As the plane began to descend I started to get a good view of the agriculture and life of Japanese people in terms of physical things. They drove cars on roads that went everywhere and houses varied in size. There was countryside and there were cities. However, something continually reflected the sun to my eyes, patches of water stretching over vast fields.

"They must be flooded from the spring rains." I thought. Such things were typical for a field in spring.

But it grew repetitive. Every field was flooded and it reflected the landscape up to me in my plane. The land was a series of mirrors tilted towards the sky. The still water reflected the world as it shown and everything was in endless repetition.

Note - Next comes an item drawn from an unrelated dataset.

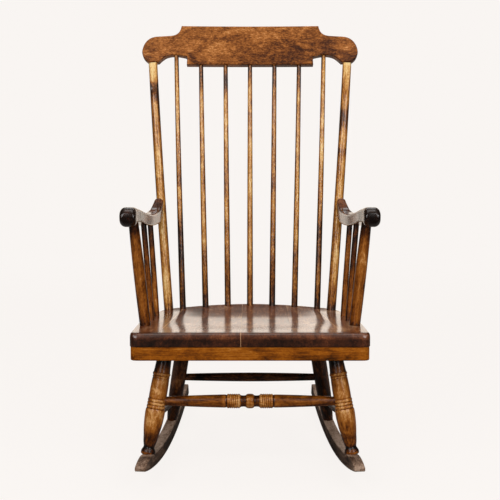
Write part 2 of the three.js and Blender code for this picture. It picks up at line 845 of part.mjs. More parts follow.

I disembarked the plane and over the next few days and even the weeks, I found that Japan was much like mirror-like, flooded fields (the rice paddies as I later saw up close). Japanese culture has an inclination for uniformity and repeated patterns. For example, most men wear a suit to work and everyone wears black suits. I see some variation on the black suit/black tie, but it seems anything else is completely unheard of. There are times when I am swarmed by black suits, each person a reflection of the other. Vending machines occupy four sides of a block and I wonder if Asahi Beverages might be concerned that the disharmony of a vending machine on only one side of the block might be bad for business. In Japan, it seems, everything and everyone mirror each other in an effort to great harmony and goodness.

This is Mirror Country and the guy in the orange shirt and blue jeans is me.